También nos enseñó a un grupo de olmos comunes, negrillos, (Ulmus minor), todavía pequeños, pero que es una selección interesante obtenido por la Escuela de Ingenieros de Montes, que llamaron la atención de nuestro experto en botánica, Javier.
Pero la sorpresa
llegó cuando nuestro anfitrión nos propuso subir hasta la terraza de la alta
torre que preside solemnemente y caracteriza a la monumental casa de viñas de
El Majuelo.
Por su estrecha
escalera de caracol, que provocó el vértigo a alguno de los miembros del grupo
arbolero, alcanzamos el cenit de nuestra visita, el punto culminante y el
apogeo de nuestra mañana paradisíaca.
“Antes nuestros
asombrados ojos apareció el inmenso océano de cepas que nunca habríamos
imaginado que existiera. La zona de producción de vinos más grande de la
Tierra.”
Desde esa altura
y mirando hacia el Norte, se divisaban las casitas blancas de los pueblos de
Trebujena y Lebrija. al Oeste, divisamos las araucarias y las espadañas de las
iglesias del barrio alto de Sanlúcar y muy al fondo, los pinares y las dunas de
coto de Doñana.
Estábamos
rodeados por las marismas y las marcas de los antiguo estuarios del
Guadalquivir y el Guadalete y hacia el Sur nos asomamos a la bahía de Cádiz y
con nuestra imaginación, atravesamos su nuevo puente y hasta nos acercamos a la playa de La Caleta. Los altos montes de la
sierra de Grazalema, la colina de Medina Sidonia y los bosques verdes del Los
Alcornocales adornaban la vista por el lado de Levante.
Estábamos muy
cerca de la antigua Asta Regia y entonces, al verla, nos imaginamos lo que fue,
o pudo ser, toda aquella inmensa tierra ahora gobernada por tan hermosos
viñedos.
Soñamos que
quizás por aquellos predios estuvo enclavado el jardín de las Hespérides, con
sus manzanas de oro que obsequiaban con la inmortalidad a quienes fueran
capaces de probar su bocado. Pensamos si en aquellos parajes pudo existir el
mítico continente hundido de la Atlántida y más seguramente, si aquellas
colinas que teníamos enfrente habitaron y formaron Tartessos, la cuna de la
civilización de Occidente.
En aquel
momento, creímos que estábamos divisando lo que fue un tiempo el centro del
orbe, convertido en el lugar que
producía ahora los mejores vinos también del universo, unos vinos que llenaban
de alegría las almas de casi medio mundo.
Terminamos
nuestra bonita experiencia paseando y fotografiando aquellos lugares de
ensueño.
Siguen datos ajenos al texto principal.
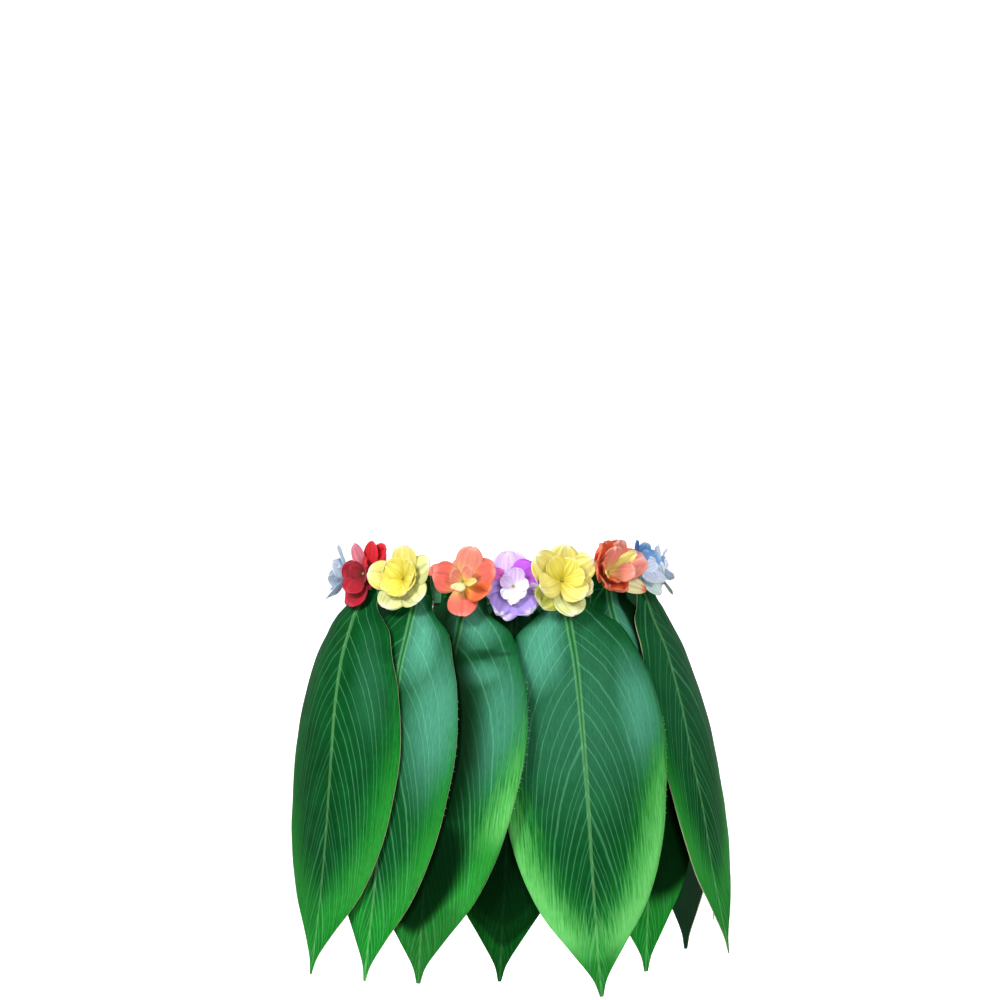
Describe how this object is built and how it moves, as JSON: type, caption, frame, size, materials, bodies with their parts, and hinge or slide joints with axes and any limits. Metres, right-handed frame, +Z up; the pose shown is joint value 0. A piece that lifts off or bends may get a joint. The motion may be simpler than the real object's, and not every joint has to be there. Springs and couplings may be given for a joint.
{
  "type": "ti leaf skirt",
  "caption": "Costume skirt of broad cloth ti leaves that hang, overlapping, from a round elastic waistband trimmed with a ring of cloth flowers.",
  "frame": {"origin": "middle of the waistband's ring, where the wearer's waist holds the skirt", "axes": "+Z up out of the waist, the front faces -Y, +X to the right of someone who looks at the front"},
  "size_m": [0.3814, 0.3304, 0.3884],
  "materials": {
    "waistband_elastic": "ribbed woven elastic",
    "leaf_satin": "satin with printed veins, heat-cut edge",
    "petal_red": "matt silk cloth",
    "petal_yellow": "matt silk cloth",
    "petal_coral": "matt silk cloth",
    "petal_purple": "matt silk cloth",
    "petal_blue": "matt silk cloth",
    "petal_pale_blue": "matt silk cloth"
  },
  "bodies": {
    "root": {"flower_01_inner": "petal_red", "flower_01_outer": "petal_red", "flower_02_inner": "petal_yellow", "flower_02_outer": "petal_yellow", "flower_03_inner": "petal_coral", "flower_03_outer": "petal_coral", "flower_04_inner": "petal_purple", "flower_04_outer": "petal_purple", "flower_05_inner": "petal_yellow", "flower_05_outer": "petal_yellow", "flower_06_inner": "petal_coral", "flower_06_outer": "petal_coral", "flower_07_inner": "petal_blue", "flower_07_outer": "petal_blue", "flower_08_inner": "petal_pale_blue", "flower_08_outer": "petal_pale_blue", "flower_09_inner": "petal_yellow", "flower_09_outer": "petal_yellow", "flower_10_inner": "petal_coral", "flower_10_outer": "petal_coral", "flower_11_inner": "petal_purple", "flower_11_outer": "petal_purple", "flower_12_inner": "petal_yellow", "flower_12_outer": "petal_yellow", "flower_13_inner": "petal_coral", "flower_13_outer": "petal_coral", "flower_14_inner": "petal_blue", "flower_14_outer": "petal_blue", "flower_15_inner": "petal_red", "flower_15_outer": "petal_red", "flower_16_inner": "petal_pale_blue", "flower_16_outer": "petal_pale_blue", "leaf_01": "leaf_satin", "leaf_02": "leaf_satin", "leaf_03": "leaf_satin", "leaf_04": "leaf_satin", "leaf_05": "leaf_satin", "leaf_06": "leaf_satin", "leaf_07": "leaf_satin", "leaf_08": "leaf_satin", "leaf_09": "leaf_satin", "leaf_10": "leaf_satin", "leaf_11": "leaf_satin", "leaf_12": "leaf_satin", "leaf_13": "leaf_satin", "leaf_14": "leaf_satin", "leaf_15": "leaf_satin", "leaf_16": "leaf_satin", "waistband": "waistband_elastic"}
  },
  "joints": []
}
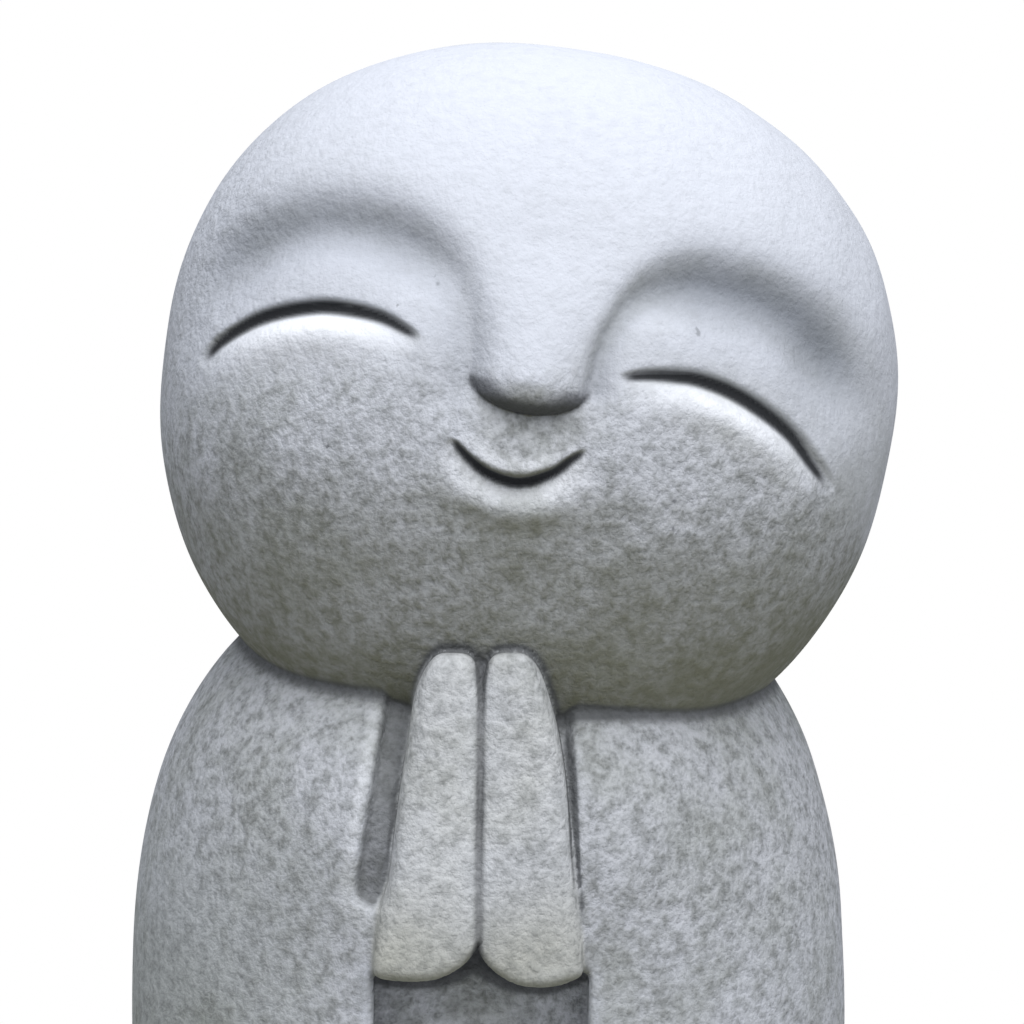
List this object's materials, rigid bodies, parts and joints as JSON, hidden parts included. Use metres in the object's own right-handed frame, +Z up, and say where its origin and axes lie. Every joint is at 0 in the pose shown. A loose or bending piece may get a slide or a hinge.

Llegamos al antiguo camino de Macharnudo, que atraviesa, de este a
oeste, a todo ese Pago plagado de viñedos, de casas blancas como Botaina, La
Escribana, El Salto y El Barco. Todo lo mejor de lo mejor y el cogollo de la
producción vitivinifera del Marco de Jerez.
Para contrastar
y terminar nuestro periplo, nuestra particular epopeya de una mañana entre
viñedos, nos acercamos a fotografiar a otro tipo de viñedo, el de las uvas
tintas de El Corregidor , el el Pago de Carrascal, otro paraje singular que
merecerá una visita más detenida y profunda en otra ocasión.
¡Y cómo no podía
ser de otra forma, acabamos la mañana brindando todos con un excelente “palo
cortado” de la casa Fundador!.
Lo hicimos para
celebrar la grandiosa mañana, por el próspero futuro del vino de Jerez y por
todos nosotros, Los Amigos del Jerez de los Árboles.